The proposed PAM is a superior way of ensuring indifference among customers because it recovers actual costs and allocates actual benefits to all customers on whose behalf the power resources were procured, which ensures customers pay for what they receive and benefit from what they pay for. It meets the requirements of California law to treat all customers equally, and not leave one set of customers holding more of the bill for the utility’s power supply portfolio obtained to serve all customers.

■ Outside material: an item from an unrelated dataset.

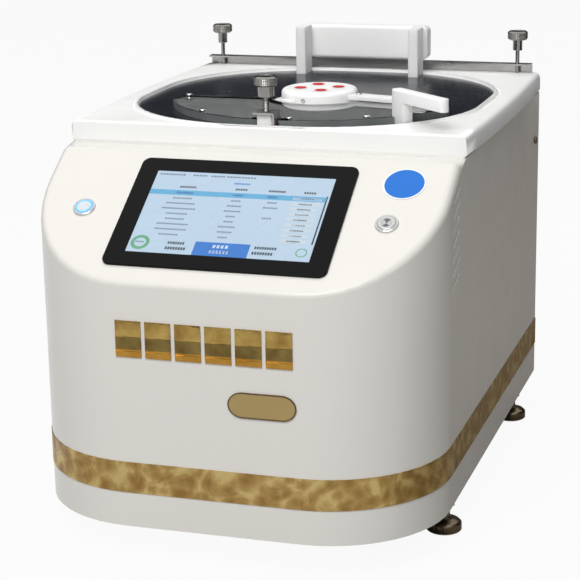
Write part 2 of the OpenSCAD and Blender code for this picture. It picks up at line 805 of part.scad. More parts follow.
// Front grip: a post on the lid with a long bar towards the deck's corner.
module front_grip() color("#f6f5f1") {
    lid_foot() at_tab()
        translate([0, -tab_w / 2, lid_z]) cube([tab_post, tab_w, tab_top - tab_h / 2]);
    at_tab() tab_bar();
}

module tab_bar() {
    translate([0, 0, lid_z + tab_top - tab_h / 2]) rotate([90, 0, 90])
        linear_extrude(tab_len - tab_w / 2) rounded(tab_w, tab_h, 1.5);
    intersection() {
        translate([tab_len - tab_w / 2 - eps, 0, lid_z + tab_top - tab_h])
            cylinder(d = tab_w, h = tab_h);
        translate([0, 0, lid_z + tab_top - tab_h / 2]) rotate([90, 0, 90])
            linear_extrude(tab_len) rounded(tab_w, tab_h, 1.5);
    }
}

module handle_post(side) lid_foot()
    translate([side * post_x, deck_y + post_back + post_d / 2, lid_z])
        slab(post_w, post_d, 1.5, handle_h);

module handle_post_left() color("#f6f5f1") handle_post(-1);
module handle_post_right() color("#f6f5f1") handle_post(1);

module handle_grip() color("#f6f5f1")
    translate([0, deck_y + post_back + post_d + grip_d / 2, lid_z + handle_h - grip_h / 2])
        intersection() {
            rotate([90, 0, 0]) linear_extrude(grip_d, center = true) rounded(grip_w, grip_h, 6);
            rotate([90, 0, 90]) linear_extrude(grip_w, center = true) rounded(grip_d, grip_h, 3);
        }

// ---- front latch ----

module latch_block() color("#f6f5f1") translate([0, latch_y, lid_z]) difference() {
    slab(block_w, block_d, 1.5, block_h);
    translate([0, 0, -1]) cylinder(r = bore_r, h = block_h + 2);
}

// Plate on the block with one leg bent down beside it, clear of the deck's lip.
module latch_bracket() color("#8e9092") translate([0, latch_y, latch_top - sheet_t]) difference() {
    leg = latch_top - sheet_t - deck_top - lip_h - fit_gap;
    union() {
        slab(bracket_w, bracket_w, 1, sheet_t);
        translate([bracket_w / 2 - sheet_t, -bracket_w / 2 + 1, -leg])
            cube([sheet_t, bracket_w - 2, leg + sheet_t / 2]);
    }
    translate([0, 0, -1]) cylinder(r = bore_r, h = sheet_t + 2);
}

module latch_thumbscrew() color("#c9cacb") translate([0, latch_y, latch_top + latch_lift])
    thumbscrew(latch_neck_r, head_r * 0.9, latch_top + latch_lift - deck_z - 1 - latch_travel);

spring_turns = 8;
ring_sides = 6;
rings_per_turn = 16;

// Helical spring swept ring by ring; its first and last turns lie flat.
module coil_spring(r, wire, height) {
    count = spring_turns * rings_per_turn;
    rise = height - 2 * wire;
    points = [for (i = [0:count], j = [0:ring_sides - 1])
        let (a = 360 * i / rings_per_turn, b = 360 * j / ring_sides,
             u = (i / rings_per_turn - 1) / (spring_turns - 2),
             z = wire + rise * max(0, min(1, u)) * 0.94
                 + rise * 0.03 * (i / rings_per_turn < 1 ? i / rings_per_turn
                     : i / rings_per_turn > spring_turns - 1
                     ? 2 - spring_turns + i / rings_per_turn : 1),
             q = r + wire * cos(b))
        [q * cos(a), q * sin(a), z + wire * sin(b)]];
    sides = [for (i = [0:count - 1], j = [0:ring_sides - 1])
        let (k = (j + 1) % ring_sides)
        [i * ring_sides + j, (i + 1) * ring_sides + j, (i + 1) * ring_sides + k, i * ring_sides + k]];
    first = [for (j = [0:ring_sides - 1]) j];
    last = [for (j = [ring_sides - 1:-1:0]) count * ring_sides + j];
    polyhedron(points, concat(sides, [first, last]), convexity = 12);
}

module latch_spring() color("#b5b7b9") translate([0, latch_y, latch_top])
    coil_spring(spring_r - wire_r, wire_r, latch_lift);

// ---- bowl, chuck and spindle ----

module splash_bowl() color("#4c4f4a") translate([0, lid_y, 0]) difference() {
    translate([0, 0, plate_z]) rotate_extrude($fn = 96) polygon([
        [shaft_r + 2, 0], [bowl_r + bowl_t, 0], [bowl_r + bowl_t, rim_z - plate_z],
        [bowl_r + bowl_t + rim_w, rim_z - plate_z], [bowl_r + bowl_t + rim_w, rim_z - plate_z + rim_t],
        [bowl_r, rim_z - plate_z + rim_t], [bowl_r, bowl_t + 6], [bowl_r - 6, bowl_t],
        [shaft_r + 5, bowl_t], [shaft_r + 5, bowl_t + 22], [shaft_r + 2, bowl_t + 22]
    ]);
    translate([0, 0, exhaust_z]) rotate([-90, 0, 0])
        cylinder(r = exhaust_r + run_gap, h = bowl_r + 2 * rim_w);
    translate([-drain_x, 0, drain_z]) rotate([-90, 0, 0])
        cylinder(r = drain_r + run_gap, h = bowl_r + 2 * rim_w);
}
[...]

The PAM proposal does not impinge on the right of local governments or agencies to investigate or form CCAs; it simply addresses the broken indifference methodology to ensure equity for all customers and the long-term sustainability of customer choice and California’s clean energy and climate action goals. The PAM proposal would eliminate the shift of power procurement costs from departing load customers to remaining bundled service customers by allocating the benefits and actual net costs of the utility’s power procurement portfolio to all customers consistent with the intent of AB 117 to avoid such a cost shift.

Q: What could be the impact on customers if costs are not shared equitably and accurately?

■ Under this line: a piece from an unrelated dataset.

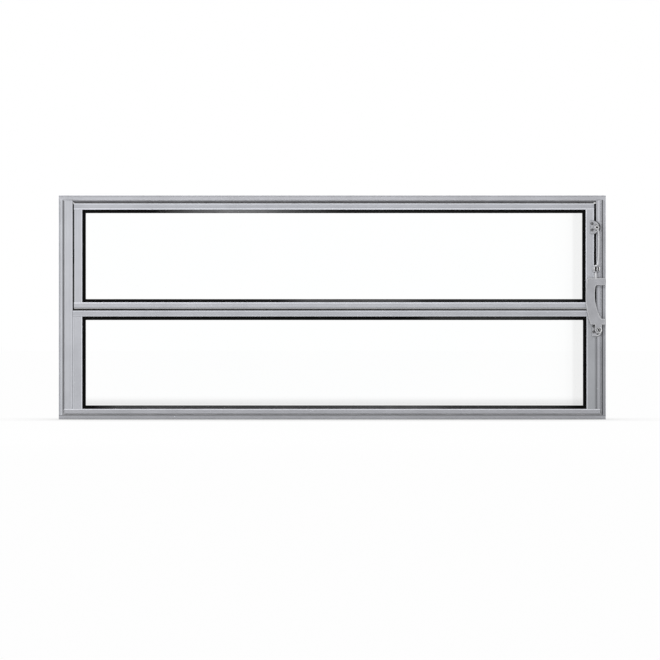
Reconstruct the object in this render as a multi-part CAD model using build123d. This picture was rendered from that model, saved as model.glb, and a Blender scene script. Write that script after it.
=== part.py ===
"""Aluminium pivot window: a tipping upper sash over a fixed lower light.

The room is on the -Y side, outdoors on +Y, and +Z is up. The origin is the middle of the
back face of the sill flange, which lies on the wall at y = 0. All lengths are millimetres.
"""
from build123d import *
import os

# Body of the frame
BODY_WIDTH = 1000.0
BODY_HEIGHT = 400.0
FRAME_DEPTH = 25.0
WALL = 1.5
EDGE_RADIUS = 0.8

# Wall flange and the groove beside it
FLANGE_REACH = 8.0
FLANGE_THICK = 1.6
FLANGE_LIP = 1.0
GROOVE_WIDTH = 2.5
GROOVE_DEPTH = 0.6

# Widths of the frame's faces as seen from the room
LEFT_JAMB_FACE = 18.0
RIGHT_JAMB_FACE = 10.0
SILL_FACE = 11.5
HEAD_FACE = 5.0
JAMB_PROUD = 4.0
HEAD_RECESS = 4.0
SILL_SLOPE = 3.0
WEEP_LENGTH = 24.0
WEEP_HEIGHT = 2.0
WEEP_FROM_JAMB = 150.0

# Bars of the sash and of the fixed light
BAR_PROUD = 5.0
BAR_DEPTH = 18.0
STILE_FACE = 15.4
RAIL_FACE = 11.5
TRANSOM_TOP = 194.5
LEFT_SIDE_GAP = 2.5
RIGHT_SIDE_GAP = 4.0
SASH_TOP_GAP = 2.0
SASH_BOTTOM_GAP = 3.5

# Glass and its gasket
GLASS_THICK = 4.0
GASKET_LIP = 1.8
GASKET_SHOWS = 5.5
GASKET_FLOOR = 1.5
GASKET_WEDGE = 1.2
POCKET_DEPTH = 6.5
POCKET_PLAY = 0.3

# Side pivots of the sash
PIN_RADIUS = 3.0
PIN_PLAY = 0.05
PIN_GRIP = 5.5
WASHER_RADIUS = 6.0
PIVOT_DEPTH = 4.0

# Weather seals in the gaps round the sash
SEAL_CLEAR = 0.5
SEAL_FRONT = -1.0
SEAL_DEPTH = 7.0
HEAD_SEAL_FRONT = 6.0
HEAD_SEAL_DEPTH = 6.0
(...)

A: Much of the clean renewable power we have today is because of choices California made over the past 15 years to require the utilities to enter into long-term renewable contracts to serve their bundled service customers. Those long-term renewable contracts have been the backbone of creating a competitive renewable energy supply industry in California and beyond which has driven down costs for renewable energy consistently in recent years.

SCE supports our customers’ right to purchase power from a CCA. But no customer should pay more than their share for the clean energy choices made to meet state policy, while others pay less.

The PAM proposal addresses this problem by asking the CPUC to approve a new methodology to treat all customers equitably and helps ensure our common goals for an affordable, safe, reliable and clean energy future.